Fling everything in the pan and simmer until the rhubarb has just collapsed and looks rather slimy and revolting.

Strain the rhubarb mixture through a sieve and resist from stirring, prodding and squashing (or you will end up with a cloudy syrup). The cordial will drip through slowly. You could leave it to strain in the fridge overnight if you have room. I never do, my fridge is a nightmare; an avalanche just waiting to happen.

Bottle the cordial, keep in the fridge and use within a week. If you really do have a massive rhubarb crop on your hands you could stir in about a tablespoon of citric acid (available from shops that sell home-brewing kit) to the rhubarb just before straining  and then you’ll be able to keep it for months. It’s delicious with some stem ginger syrup added too.

Try your cordial with:

Fizzy water and fresh mint. With Prosecco, an English spin on the Harry’s Bar Bellini.
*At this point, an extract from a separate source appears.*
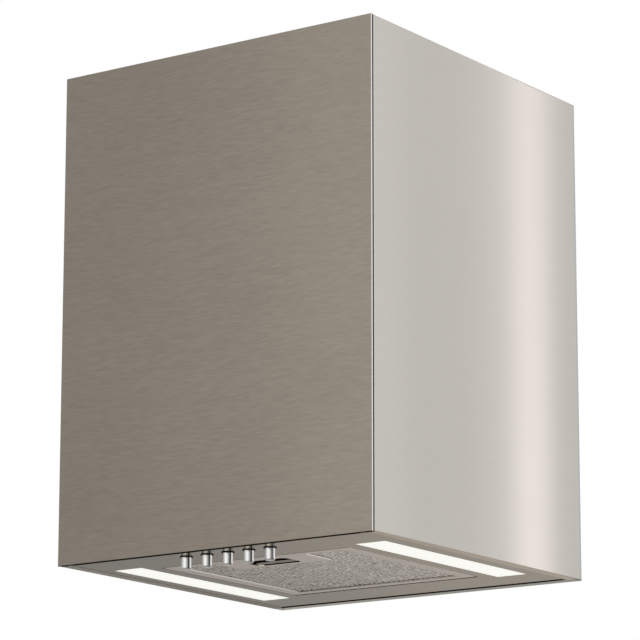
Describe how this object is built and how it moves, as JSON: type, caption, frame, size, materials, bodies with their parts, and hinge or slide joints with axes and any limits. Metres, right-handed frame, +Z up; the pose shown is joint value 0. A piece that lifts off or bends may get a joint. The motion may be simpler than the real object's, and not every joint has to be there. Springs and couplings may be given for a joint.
{
  "type": "chimney range hood",
  "caption": "Wall-mounted box-shaped kitchen extractor hood in brushed stainless steel, with push buttons, grease filter, lamps and a round duct outlet.",
  "frame": {"origin": "centre of the flat back face, which lies on the wall and is also the centre of the wall screws", "axes": "+Z up, +Y into the wall, +X to the right for someone who faces the hood"},
  "size_m": [0.3, 0.3, 0.4566],
  "materials": {
    "steel_cover": "horizontal brushed grain",
    "steel_casing": "horizontal brushed grain",
    "steel_plate": "satin brushed",
    "steel_galvanised": "galvanised sheet",
    "foam_black": "closed-cell foam",
    "plastic_black": "moulded",
    "chrome": "polished",
    "spring_steel": "drawn wire and strip",
    "lens_frosted": "frosted, lit from behind",
    "lamp_channel": "extruded",
    "circuit_board": "white board",
    "filter_aluminium": "rolled sheet",
    "filter_mesh": "expanded mesh",
    "fan_plastic": "moulded",
    "motor_steel": "drawn can",
    "bronze": "sintered",
    "capacitor_can": "moulded can",
    "collar_plastic": "moulded",
    "pin_steel": "ground",
    "box_plastic": "moulded",
    "screw_zinc": "zinc plated"
  },
  "bodies": {
    "hood": {"bottom_plate": "steel_plate", "button_guide": "plastic_black", "cable_gland": "plastic_black", "capacitor": "capacitor_can", "casing_shell": "steel_casing", "collar_screws": "screw_zinc", "filter_catch": "spring_steel", "flap_spindle": "pin_steel", "front_foam": "foam_black", "front_panel": "steel_cover", "gland_nut": "plastic_black", "lamp_board_left": "circuit_board", "lamp_board_right": "circuit_board", "lamp_housing_left": "lamp_channel", "lamp_housing_right": "lamp_channel", "lamp_lens_left": "lens_frosted", "lamp_lens_right": "lens_frosted", "led_driver": "box_plastic", "motor_bearings": "bronze", "motor_bracket": "steel_galvanised", "motor_can": "motor_steel", "outlet_collar": "collar_plastic", "panel_screws": "screw_zinc", "plate_screws": "screw_zinc", "scroll_left": "fan_plastic", "scroll_right": "fan_plastic", "spring_high": "spring_steel", "spring_light": "spring_steel", "spring_low": "spring_steel", "spring_medium": "spring_steel", "spring_off": "spring_steel", "stud_nuts": "screw_zinc", "switch_body": "plastic_black", "terminal_box": "box_plastic", "terminal_cover": "box_plastic", "top_plate": "steel_galvanised", "top_screws": "screw_zinc"},
    "key_off": {"button_off": "chrome"},
    "key_low": {"button_low": "chrome"},
    "key_medium": {"button_medium": "chrome"},
    "key_high": {"button_high": "chrome"},
    "key_light": {"button_light": "chrome"},
    "filter": {"filter_frame": "filter_aluminium", "filter_mesh": "filter_mesh", "filter_guard": "filter_aluminium", "filter_pad": "filter_aluminium", "latch_plate": "filter_aluminium", "latch_spring": "spring_steel"},
    "latch": {"latch_slider": "filter_aluminium"},
    "fan": {"fan_wheel": "fan_plastic", "motor_shaft": "motor_steel"},
    "front_flap": {"flap_front": "collar_plastic"},
    "rear_flap": {"flap_rear": "collar_plastic"}
  },
  "joints": [
    {"name": "press_off", "type": "slide", "parent": "hood", "child": "key_off", "axis": [0, 0, 1], "range_m": [0, 0.003], "stiffness_N_per_m": 300, "springref_m": -0.002, "deforming": ["spring_off"]},
    {"name": "press_low", "type": "slide", "parent": "hood", "child": "key_low", "axis": [0, 0, 1], "range_m": [0, 0.003], "stiffness_N_per_m": 300, "springref_m": -0.002, "deforming": ["spring_low"]},
    {"name": "press_medium", "type": "slide", "parent": "hood", "child": "key_medium", "axis": [0, 0, 1], "range_m": [0, 0.003], "stiffness_N_per_m": 300, "springref_m": -0.002, "deforming": ["spring_medium"]},
    {"name": "press_high", "type": "slide", "parent": "hood", "child": "key_high", "axis": [0, 0, 1], "range_m": [0, 0.003], "stiffness_N_per_m": 300, "springref_m": -0.002, "deforming": ["spring_high"]},
    {"name": "press_light", "type": "slide", "parent": "hood", "child": "key_light", "axis": [0, 0, 1], "range_m": [0, 0.003], "stiffness_N_per_m": 300, "springref_m": -0.002, "deforming": ["spring_light"]},
    {"name": "filter_swing", "type": "hinge", "parent": "hood", "child": "filter", "pos_m": [0, -0.06445, -0.1969], "axis": [1, 0, 0], "range_deg": [0, 70], "deforming": ["filter_catch"]},
    {"name": "latch_slide", "type": "slide", "parent": "filter", "child": "latch", "axis": [0, 1, 0], "range_m": [0, 0.003], "stiffness_N_per_m": 250, "springref_m": -0.002, "deforming": ["latch_spring"]},
    {"name": "fan_spin", "type": "hinge", "parent": "hood", "child": "fan", "pos_m": [0, -0.1855, 0.03], "axis": [1, 0, 0], "continuous": true},
    {"name": "front_flap_swing", "type": "hinge", "parent": "hood", "child": "front_flap", "pos_m": [0, -0.1, 0.2062], "axis": [-1, 0, 0], "range_deg": [0, 70]},
    {"name": "rear_flap_swing", "type": "hinge", "parent": "hood", "child": "rear_flap", "pos_m": [0, -0.1, 0.2062], "axis": [1, 0, 0], "range_deg": [0, 70]}
  ]
}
With a shot of vanilla vodka (recipe to come at a later date) Or make a jelly…see below

And the leftover rhubarb mush

The rather unattractive sludge left in your sieve is fantastic stirred into some Greek yoghurt for breakfast. You could even layer it in a glass with some cream/custard and crumbled ginger nuts for a simple supper dessert.

Rhubarb Jelly

Rhubarb Jelly is fabulous using your cordial. Check the size of your dariole moulds, rabbit, racing car, other jelly moulds or perhaps you’re just using glasses. Fill up the mould with water and tip into your measuring jug and multiply by however many you’re making. Take enough sheets of gelatine to set said amount of liquid and place them in a bowl of cold water to soak.
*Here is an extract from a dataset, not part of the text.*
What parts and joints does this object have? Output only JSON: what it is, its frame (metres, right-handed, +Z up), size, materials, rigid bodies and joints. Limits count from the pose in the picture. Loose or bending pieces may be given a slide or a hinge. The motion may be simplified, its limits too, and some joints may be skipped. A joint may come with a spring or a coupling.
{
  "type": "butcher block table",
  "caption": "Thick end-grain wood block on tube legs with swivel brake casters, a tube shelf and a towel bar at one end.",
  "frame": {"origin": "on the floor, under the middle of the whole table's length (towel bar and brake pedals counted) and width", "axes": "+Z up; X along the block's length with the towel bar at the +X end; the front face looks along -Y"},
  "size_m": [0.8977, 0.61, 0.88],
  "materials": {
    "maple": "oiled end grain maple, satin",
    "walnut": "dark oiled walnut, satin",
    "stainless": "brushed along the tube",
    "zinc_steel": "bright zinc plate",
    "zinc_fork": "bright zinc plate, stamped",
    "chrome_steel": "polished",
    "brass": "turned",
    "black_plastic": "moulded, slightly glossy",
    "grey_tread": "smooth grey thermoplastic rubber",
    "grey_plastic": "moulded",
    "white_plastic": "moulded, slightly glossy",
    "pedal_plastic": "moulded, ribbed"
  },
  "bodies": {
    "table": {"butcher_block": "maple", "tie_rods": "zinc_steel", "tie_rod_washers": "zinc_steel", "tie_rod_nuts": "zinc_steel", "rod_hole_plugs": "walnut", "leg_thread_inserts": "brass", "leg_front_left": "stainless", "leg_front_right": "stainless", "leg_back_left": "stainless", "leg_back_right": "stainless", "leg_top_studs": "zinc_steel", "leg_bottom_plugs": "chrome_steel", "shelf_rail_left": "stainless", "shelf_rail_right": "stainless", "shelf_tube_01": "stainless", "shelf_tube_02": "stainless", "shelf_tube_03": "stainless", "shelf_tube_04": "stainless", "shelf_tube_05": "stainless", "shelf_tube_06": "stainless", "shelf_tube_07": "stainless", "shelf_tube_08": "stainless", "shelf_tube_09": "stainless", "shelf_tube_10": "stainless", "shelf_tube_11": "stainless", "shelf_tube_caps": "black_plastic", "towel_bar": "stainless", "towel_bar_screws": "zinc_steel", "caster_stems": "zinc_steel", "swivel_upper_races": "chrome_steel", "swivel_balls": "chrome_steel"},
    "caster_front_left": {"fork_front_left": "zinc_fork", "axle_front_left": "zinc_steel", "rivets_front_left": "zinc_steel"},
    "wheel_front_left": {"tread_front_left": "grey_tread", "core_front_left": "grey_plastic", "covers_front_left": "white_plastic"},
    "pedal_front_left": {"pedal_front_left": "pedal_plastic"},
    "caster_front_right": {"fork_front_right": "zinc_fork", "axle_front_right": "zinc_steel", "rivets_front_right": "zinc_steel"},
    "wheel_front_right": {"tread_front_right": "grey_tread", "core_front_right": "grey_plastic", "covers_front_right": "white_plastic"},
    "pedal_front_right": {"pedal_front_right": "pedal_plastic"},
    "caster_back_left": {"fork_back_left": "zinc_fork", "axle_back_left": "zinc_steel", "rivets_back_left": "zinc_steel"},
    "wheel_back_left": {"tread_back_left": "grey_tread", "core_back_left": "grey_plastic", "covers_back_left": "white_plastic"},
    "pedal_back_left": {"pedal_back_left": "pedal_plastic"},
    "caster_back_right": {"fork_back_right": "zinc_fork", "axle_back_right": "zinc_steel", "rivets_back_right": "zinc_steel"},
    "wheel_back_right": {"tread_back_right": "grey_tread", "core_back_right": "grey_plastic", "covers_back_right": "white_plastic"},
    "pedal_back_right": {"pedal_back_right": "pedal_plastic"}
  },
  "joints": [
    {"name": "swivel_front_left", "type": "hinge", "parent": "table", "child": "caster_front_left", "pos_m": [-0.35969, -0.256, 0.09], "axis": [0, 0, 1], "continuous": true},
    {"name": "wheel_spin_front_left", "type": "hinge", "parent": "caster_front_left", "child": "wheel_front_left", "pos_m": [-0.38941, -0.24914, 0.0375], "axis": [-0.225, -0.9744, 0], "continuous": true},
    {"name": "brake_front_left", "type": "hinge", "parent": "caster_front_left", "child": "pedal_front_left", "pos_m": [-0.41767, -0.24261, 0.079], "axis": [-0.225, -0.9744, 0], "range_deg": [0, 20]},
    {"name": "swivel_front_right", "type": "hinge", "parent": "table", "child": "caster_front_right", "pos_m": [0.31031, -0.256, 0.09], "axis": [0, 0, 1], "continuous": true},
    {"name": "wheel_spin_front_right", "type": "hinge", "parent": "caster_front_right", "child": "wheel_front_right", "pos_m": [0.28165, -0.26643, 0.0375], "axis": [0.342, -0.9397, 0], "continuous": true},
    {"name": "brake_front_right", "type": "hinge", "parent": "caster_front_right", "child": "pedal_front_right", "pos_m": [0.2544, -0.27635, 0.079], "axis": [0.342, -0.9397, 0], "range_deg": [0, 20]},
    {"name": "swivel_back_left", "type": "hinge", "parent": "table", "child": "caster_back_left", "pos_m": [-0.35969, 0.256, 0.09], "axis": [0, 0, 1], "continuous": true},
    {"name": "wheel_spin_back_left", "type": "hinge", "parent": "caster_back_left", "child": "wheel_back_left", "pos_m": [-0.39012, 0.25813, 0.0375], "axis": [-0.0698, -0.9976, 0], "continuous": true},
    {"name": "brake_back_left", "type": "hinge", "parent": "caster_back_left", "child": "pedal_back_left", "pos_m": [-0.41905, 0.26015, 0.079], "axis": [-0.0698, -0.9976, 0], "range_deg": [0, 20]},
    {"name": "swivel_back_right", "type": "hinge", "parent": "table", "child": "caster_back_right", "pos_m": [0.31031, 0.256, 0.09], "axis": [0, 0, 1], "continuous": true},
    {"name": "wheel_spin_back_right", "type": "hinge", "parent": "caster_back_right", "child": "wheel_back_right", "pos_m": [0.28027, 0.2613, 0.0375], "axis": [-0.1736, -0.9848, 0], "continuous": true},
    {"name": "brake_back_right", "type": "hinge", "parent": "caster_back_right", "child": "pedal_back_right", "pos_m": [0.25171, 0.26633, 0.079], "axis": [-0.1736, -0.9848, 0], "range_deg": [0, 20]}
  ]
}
Remember not to dilute the cordial too much, your jelly needs to be much sweeter and stronger tasting than a drink would be. Heat up about 1/4 of your diluted cordial. Remove the floppy sheets of gelatine from their water, give them a squeeze and then add to the hot liquid. They’ll dissolve in an instant. Add the remaining liquid for your jelly and tip into the moulds. Leave for a few hours to set.

Dip the jelly moulds into some hot water, just for as few seconds, and turn out onto plates.